Meral Akşener'in başından beri FETÖ'ye cephe alamayışı ve tutuklu FETÖ'cüleri salıvereceğine dair vaatleri, İYİ Parti'nin, MHP'nin FETÖ'ye direncinin bir bedeli olarak kurdurulduğunu düşündürtmektedir.
Masanın mutabakat metnindeki özerklik ve kayyumla ilgili maddeleri bile, CHP-HDP iş birliğinin Türkiye üzerinde bir ameliyat yapılmasına uygun koşullar hazırlamak amacı taşıdığını düşünmek için yeterli veri. Metni okumaya erinenler, Kandil'deki terör elebaşlarının Kılıçdaroğlu'na aleni destek açıklamalarına bakabilirler.
Hepsinin toplasan yüzde 1 oy alamayan ve dolayısıyla Meclis'e tek vekil sokabilecek temsil gücüne dahi erişemeyen Saadet, Gelecek, DEVA ve Demokrat Parti'ye toplam 37 vekil verilmiş olması ise ihalenin büyüklüğünün bir başka göstergesi.
Cumhurbaşkanı Erdoğan'ın dediği gibi Kemal Kılıçdaroğlu CHP'yi adeta hortumlatmıştır.

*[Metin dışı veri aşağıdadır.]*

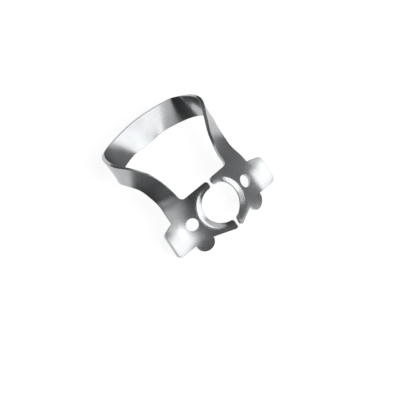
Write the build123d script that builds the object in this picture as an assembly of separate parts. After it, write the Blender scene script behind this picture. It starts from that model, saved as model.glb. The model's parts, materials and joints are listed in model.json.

4 küçükler hallerinden pek memnun. Seçmen onları adam yerine koymadı ama Kılıçdaroğlu'nun yaptığı hileli hesapta kendilerine önemli bir görev verildi.
Kılıçdaroğlu'nun adaylığını desteklemek suretiyle yüzde 1'lik boylarıyla yüzde 10'luk Meral Akşener'in itirazını dengelediler.
Milliyetçiliğin göçmen karşıtlığı olarak tezahür ettiği, solun emekle, kamulaştırmayla alakasının kalmadığı ve LGBT savunuculuğuna hapsedildiği bir yerde, Kılıçdaroğlu CHP'si her yerinden delik deşik edilmiş, ağırlık merkezi olmayan, politika üretme kabiliyeti sıfırlanmış altı okun altısının da anti-Erdoğanizm'e çıktığı tanımlanamaz bir yapıdır artık.
Bu kadar kısa sürede kılık değiştirebilmek ve aynı anda hem PKK'yı hem de ülkücüleri memnun edebileceğini düşünmek ise siyasi pragmatizmi çok çok aşan bir seviyedir.
Bu ise ancak ve ancak ipleri başkalarının elinde olanların mecbur ve mahkûm olduğu bir çaresizlik ve rezillik seviyesidir.
28 Mayıs'ta Türkiye yürüyüşüne devam edecek ancak CHP'de çok büyük bir sarsıntı yaşanacak. Kılıçdaroğlu düzeni CHP'yi hortumlattı.
O hortum, şu anda gördüğümüz konuşan kafaların hepsini içine alıp sonra da sağa sola fırlatacak.
Bu düzene payanda olan AK Parti eskisi siyasiler ise Meclis'teki CHP sıralarında hep sığıntı gibi oturacak.